All material below is to be reproduced exactly.
-- Begin DATA LINES --
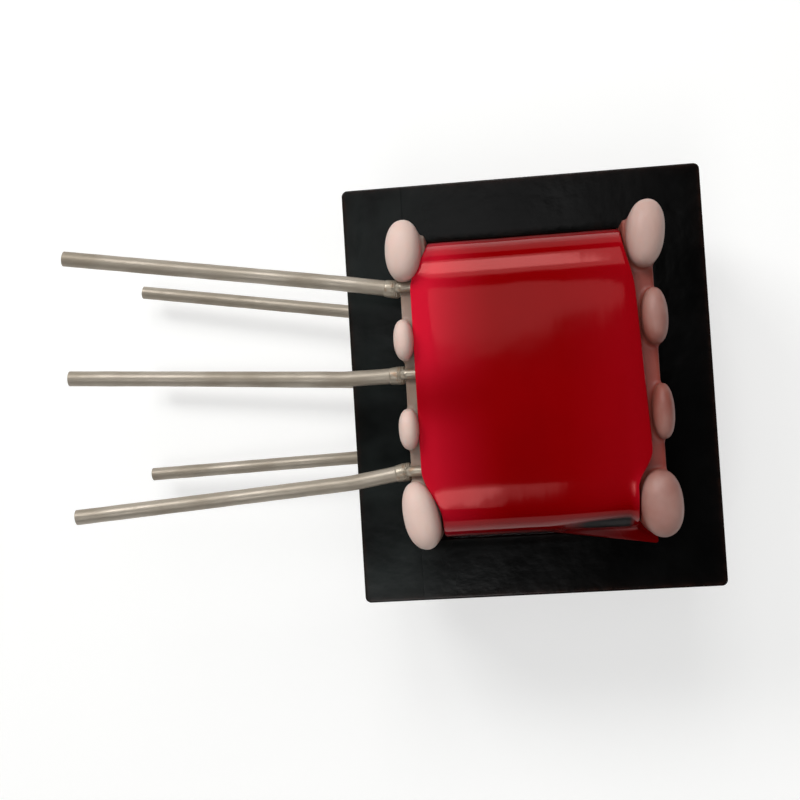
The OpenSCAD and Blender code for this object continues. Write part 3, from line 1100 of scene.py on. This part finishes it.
@dataclass
class TapedCoil:
    """The red tape round the coil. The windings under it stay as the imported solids."""

    middle_x: float = 6.0
    tape_y: float = 0.0
    plan_y: float = 0.15
    half_y: float = 4.93
    half_z: float = 4.85
    squareness: float = 7.0
    half_length: float = 3.1
    board_edge: float = 3.68
    far_edge: float = 3.6
    skew: float = 0.2
    board_slope: tuple[float, float, float, float] = (-4.4, -2.75, 3.0, 4.7)
    far_slope: tuple[float, float, float, float] = (-3.7, -2.5, 2.4, 4.4)
    thick: float = 0.2
    film: float = 0.06
    face_share: float = 0.833
    end_angle: float = 284.0
    droop: tuple[float, float] = (0.3, 2.9)
    lift: float = 0.04
    rows: int = 420
    columns: int = 45

    def section(self) -> tuple[np.ndarray, np.ndarray, np.ndarray]:
        """The outside of the coil in Y and Z, from the tape's free end once round.

        |y / half_y|^n + |z / half_z|^n = 1, with points spaced evenly along it.

        Returns:
            The share of the turn, the points, n by 2, and the outward directions, n by 2.
        """
        a = radians(self.end_angle) + np.linspace(0, 2 * np.pi, 20001)
        power = 2 / self.squareness
        y = self.half_y * signed_power(np.cos(a), power)
        z = self.half_z * signed_power(np.sin(a), power)
        curve = np.column_stack([y, z])
        s = distances(curve)
        share = np.concatenate([np.linspace(0, 1, self.rows, endpoint=False), [0.9995]])
        points = read_at(share * s[-1], s, curve)
        slope = self.squareness - 1
        outward = np.column_stack([
            signed_power(points[:, 0] / self.half_y, slope) / self.half_y,
            signed_power(points[:, 1] / self.half_z, slope) / self.half_z,
        ])
        return share, points, outward / np.linalg.norm(outward, axis=1, keepdims=True)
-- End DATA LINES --
> **COMPLETE RESPONSE**:
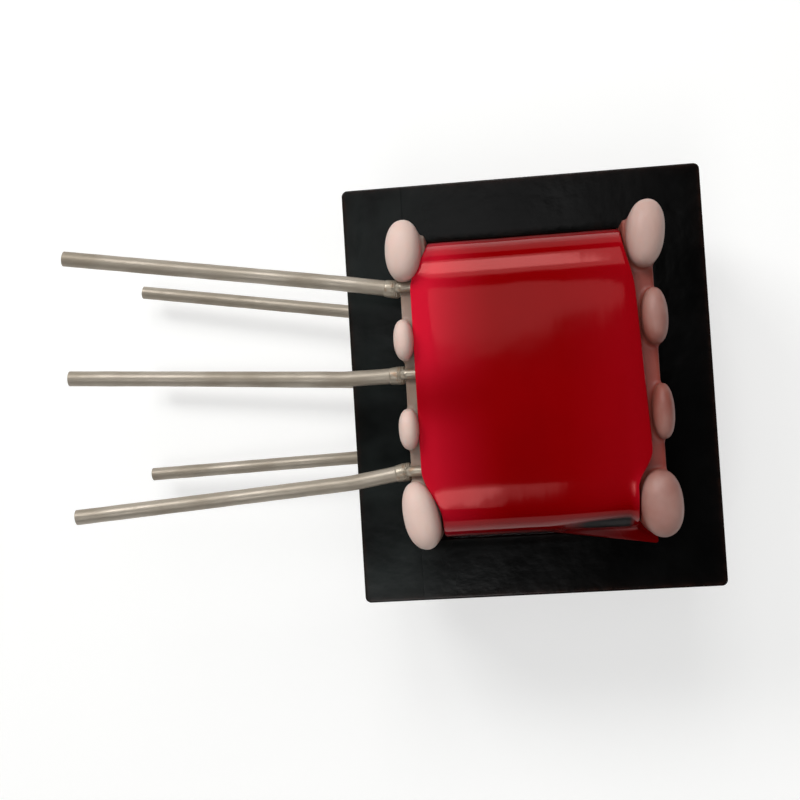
The OpenSCAD and Blender code for this object continues. Write part 3, from line 1100 of scene.py on. This part finishes it.
@dataclass
class TapedCoil:
    """The red tape round the coil. The windings under it stay as the imported solids."""

    middle_x: float = 6.0
    tape_y: float = 0.0
    plan_y: float = 0.15
    half_y: float = 4.93
    half_z: float = 4.85
    squareness: float = 7.0
    half_length: float = 3.1
    board_edge: float = 3.68
    far_edge: float = 3.6
    skew: float = 0.2
    board_slope: tuple[float, float, float, float] = (-4.4, -2.75, 3.0, 4.7)
    far_slope: tuple[float, float, float, float] = (-3.7, -2.5, 2.4, 4.4)
    thick: float = 0.2
    film: float = 0.06
    face_share: float = 0.833
    end_angle: float = 284.0
    droop: tuple[float, float] = (0.3, 2.9)
    lift: float = 0.04
    rows: int = 420
    columns: int = 45

    def section(self) -> tuple[np.ndarray, np.ndarray, np.ndarray]:
        """The outside of the coil in Y and Z, from the tape's free end once round.

        |y / half_y|^n + |z / half_z|^n = 1, with points spaced evenly along it.

        Returns:
            The share of the turn, the points, n by 2, and the outward directions, n by 2.
        """
        a = radians(self.end_angle) + np.linspace(0, 2 * np.pi, 20001)
        power = 2 / self.squareness
        y = self.half_y * signed_power(np.cos(a), power)
        z = self.half_z * signed_power(np.sin(a), power)
        curve = np.column_stack([y, z])
        s = distances(curve)
        share = np.concatenate([np.linspace(0, 1, self.rows, endpoint=False), [0.9995]])
        points = read_at(share * s[-1], s, curve)
        slope = self.squareness - 1
        outward = np.column_stack([
            signed_power(points[:, 0] / self.half_y, slope) / self.half_y,
            signed_power(points[:, 1] / self.half_z, slope) / self.half_z,
        ])
        return share, points, outward / np.linalg.norm(outward, axis=1, keepdims=True)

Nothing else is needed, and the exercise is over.